聖書の時代、識字率は低く、聖書の言葉は読むのではなく聴くものでした。家の教会で、聖書の言葉を聴き、語られる福音を聴き、聴いて信じた者が周りの人に伝えて福音は広がっていったのです。アジアの国ぐにで農村部などの識字率が低いところでは、聖書の言葉を聴き、福音を聴いて信じた人が自分の家を開放して近隣の人たち語り伝えている女性たちにあったことがあります。まさに初代教会の姿がここにあると思いました。わたしたちもそうですが、キリスト教の歴史の中で名前が残されていない無数の人たちが福音宣教の担い手として全世界のいたるところで働いていることを思います。

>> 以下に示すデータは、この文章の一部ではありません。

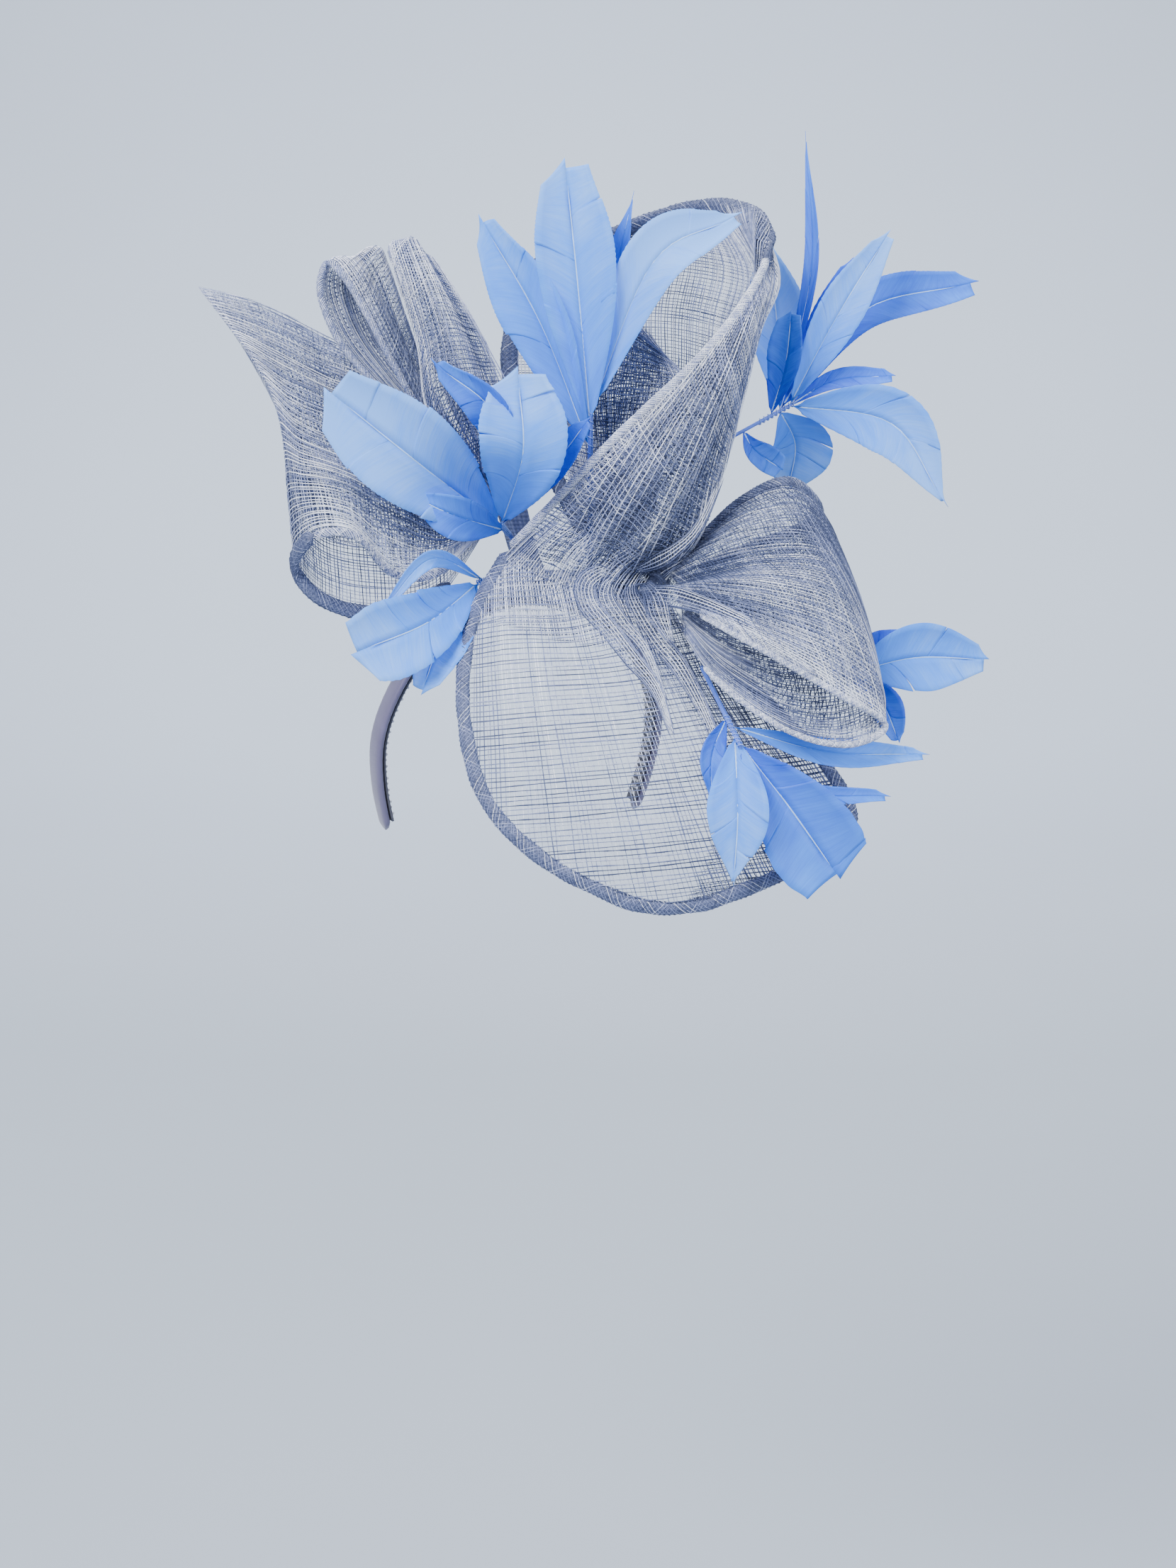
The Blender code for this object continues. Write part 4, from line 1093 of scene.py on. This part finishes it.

- わたしたちの父である神と主イエス・キリストからの恵みと平和が、あなたがたにあるように。
フィレモンへの手紙は、フィレモンに宛てた個人的な手紙ではありますが、「主イエス・キリストからの恵みと平和があなたがたにあるように」と、「恵みと平和」という定式を挨拶に使っているところから、この手紙は公の礼拝の場で読まれることを意図して書かれたものであると言われています。
パウロの手紙には、主にある友であり同労者である信徒のために常に祈りの言葉が添えられています。皆さんという一括りではなく、一人ひとりの名前をあげて、また家の教会の一人ひとりを思いながら祈っているのです。
今日の聖書箇所から、教会は、信徒間に主も従もなく、集う一人ひとりが主にあって平等な地平に立つ者であることを学びました。また家の教会を通して、教会の働き人は、性別によらず、その人の賜物が用いられていることを学びました。
こんにち日本の教会は、組織に縛られていたり、ジェンダー不平等であったり、さまざまな課題を抱えています。わたしたちの教会は自由にのびのびと教会をつくっていると思いますが、じっくり見渡すと課題も見えてくると思います。これからの時代にふさわしいより良い教会形成のために初代教会から学び、イエス・キリストの助けを祈り求めつつ歩んでいきたいと願います。